I expected my first drink afterwards to feel like heaven. It was just fine. It was an Estrella whilst watching UFC with a mate. There was no deep satiation the same way a glass of water is when you’re thirsty. It was an anticlimax. So was the second and then the third.
The next day I felt fine. I slipped back into the semi-habit of ordering a beer with dinner and having the tumbler of rum when playing Zelda fairly quickly. The warm familiarity and pleasure of a drink came back. But it was clearly self-taught and self-perpetuated.
Chinese attitudes towards drinking are interesting and contrast with the UK in unexpected ways. Alcohol is so deeply entrenched in UK life that it’s a kind of mini culture shock just experiencing the less problematic ways that people from other countries relate to the drug.
In the UK, we are introduced to alcohol before we even have a clue what it is beside that thing that makes our parents act weird. It becomes this unspoken and unacknowledged yet absolutely necessary step into adolescence. It was just something you do because everyone does it.
In China, particularly the less modern parts, bars are not widespread. Drinking culture is interwoven with eating culture whereas in the UK they are quite separate. There is some metabolic difficulty with alcohol that is pretty common in China. Drinking causes a red face and overwhelms motor skills pretty quickly. Old school Chinese men will have a crate of beers delivered to their table and dish them out over the course of a meal. Even on hot Summer evenings, the crate sits by the foot of the table, quickly hitting room temperature but seemingly not impacting the enjoyment of the party at all.

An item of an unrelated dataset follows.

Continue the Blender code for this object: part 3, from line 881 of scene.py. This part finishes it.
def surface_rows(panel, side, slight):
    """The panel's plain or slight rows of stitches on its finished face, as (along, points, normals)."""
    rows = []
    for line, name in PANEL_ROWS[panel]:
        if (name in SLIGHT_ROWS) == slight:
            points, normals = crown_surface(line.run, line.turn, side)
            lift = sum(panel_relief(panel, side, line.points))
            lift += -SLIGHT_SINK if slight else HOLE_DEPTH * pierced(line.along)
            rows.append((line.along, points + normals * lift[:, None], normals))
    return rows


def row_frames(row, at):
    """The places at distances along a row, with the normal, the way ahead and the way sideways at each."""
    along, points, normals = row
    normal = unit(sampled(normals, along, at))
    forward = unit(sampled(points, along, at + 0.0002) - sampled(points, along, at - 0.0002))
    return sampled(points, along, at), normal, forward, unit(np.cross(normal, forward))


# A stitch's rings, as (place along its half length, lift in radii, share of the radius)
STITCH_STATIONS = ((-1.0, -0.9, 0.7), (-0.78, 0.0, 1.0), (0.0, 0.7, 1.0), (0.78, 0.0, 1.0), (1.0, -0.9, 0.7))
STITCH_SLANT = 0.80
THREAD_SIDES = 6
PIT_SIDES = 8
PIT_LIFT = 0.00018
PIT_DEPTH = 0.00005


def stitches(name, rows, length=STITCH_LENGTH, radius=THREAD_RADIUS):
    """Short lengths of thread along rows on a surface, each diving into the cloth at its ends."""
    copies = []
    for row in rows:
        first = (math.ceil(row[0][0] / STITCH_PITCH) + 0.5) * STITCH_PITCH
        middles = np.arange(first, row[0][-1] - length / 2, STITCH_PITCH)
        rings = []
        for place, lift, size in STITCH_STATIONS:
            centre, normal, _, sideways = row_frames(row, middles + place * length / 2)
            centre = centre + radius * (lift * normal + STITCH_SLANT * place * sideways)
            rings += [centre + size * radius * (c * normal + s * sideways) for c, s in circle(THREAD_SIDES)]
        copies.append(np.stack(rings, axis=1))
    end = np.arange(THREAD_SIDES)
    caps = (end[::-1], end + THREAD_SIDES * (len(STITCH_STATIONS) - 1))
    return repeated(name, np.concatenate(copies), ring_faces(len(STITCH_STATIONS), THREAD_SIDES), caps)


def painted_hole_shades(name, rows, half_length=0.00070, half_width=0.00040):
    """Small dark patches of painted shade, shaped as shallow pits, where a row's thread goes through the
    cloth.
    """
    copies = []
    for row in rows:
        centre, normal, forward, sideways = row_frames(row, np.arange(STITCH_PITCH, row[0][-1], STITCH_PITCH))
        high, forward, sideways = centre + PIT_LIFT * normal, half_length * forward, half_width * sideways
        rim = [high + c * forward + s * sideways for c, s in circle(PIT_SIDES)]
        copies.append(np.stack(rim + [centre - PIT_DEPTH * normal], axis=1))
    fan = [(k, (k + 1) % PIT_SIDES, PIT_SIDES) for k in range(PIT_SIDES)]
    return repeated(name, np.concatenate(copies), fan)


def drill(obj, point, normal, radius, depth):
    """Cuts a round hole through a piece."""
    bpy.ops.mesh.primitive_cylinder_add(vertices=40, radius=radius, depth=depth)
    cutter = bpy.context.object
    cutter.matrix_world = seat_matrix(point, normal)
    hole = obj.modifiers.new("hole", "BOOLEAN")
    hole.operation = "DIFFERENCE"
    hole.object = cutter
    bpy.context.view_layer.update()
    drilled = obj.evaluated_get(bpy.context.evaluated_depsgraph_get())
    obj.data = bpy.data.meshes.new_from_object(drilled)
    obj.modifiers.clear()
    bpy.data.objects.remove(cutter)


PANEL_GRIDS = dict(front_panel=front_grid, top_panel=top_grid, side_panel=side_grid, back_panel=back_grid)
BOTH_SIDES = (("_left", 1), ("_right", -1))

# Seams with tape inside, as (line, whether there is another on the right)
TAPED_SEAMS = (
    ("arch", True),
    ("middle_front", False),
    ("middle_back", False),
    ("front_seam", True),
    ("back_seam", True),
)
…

There is a competitive element to drinking too. In the UK there seems to be a strand of machismo pride at being able to out drink people around you. This is also present in China but it is of the more ‘last man standing ilk’. The weapon of choice is baijiu, a hydrochloric composition. Some kind of spirit, a bit like vodka but worse. You can almost feel tomorrow morning’s vomit being stirred within seconds of the stuff hitting your stomach. Baijiu is present at all the big meals, weddings and holidays. Chinese men will shot the stuff until paralytic, which doesn’t take too long.
In the more modern areas and cities, bars are more common. Younger people are more likely to frequent them rather than the smokey tea houses and suspicious basement bars that their parents’ generation may have favoured. Craft beers and cocktail bars can be found easily and they attract Chinese locals as well as the immigrant population.
Now, I find myself constantly reevaluating my relationship with alcohol. In my new school in Beijing I am on a rigid, rise at 6:30 schedule so there is no room for the midweek escapades of the past unless I want to ruin my day.
I dislike almost everything about drinking. The money it costs, the easy weight gain, the impact on sleep even afterone or two drinks, how I become lazy the day after, the fact I am so easily irritable after a few, the lack of control after one too many, the health side effects of which I’m sure to pay for in the future. There are so many drawbacks.
And yet…the few things that I enjoy about drinking, I enjoy very much. I only recently got into craft beers, o’ brave new world. I approach the end of my latest dry month after a month long holiday off school where it was all too easy to derail a day or two with drinking. Many of the things I enjoy doing can easily be ruined if I’ve been drinking the night before. When this month ends I may consider a little more carefully what the future holds for this particular relationship.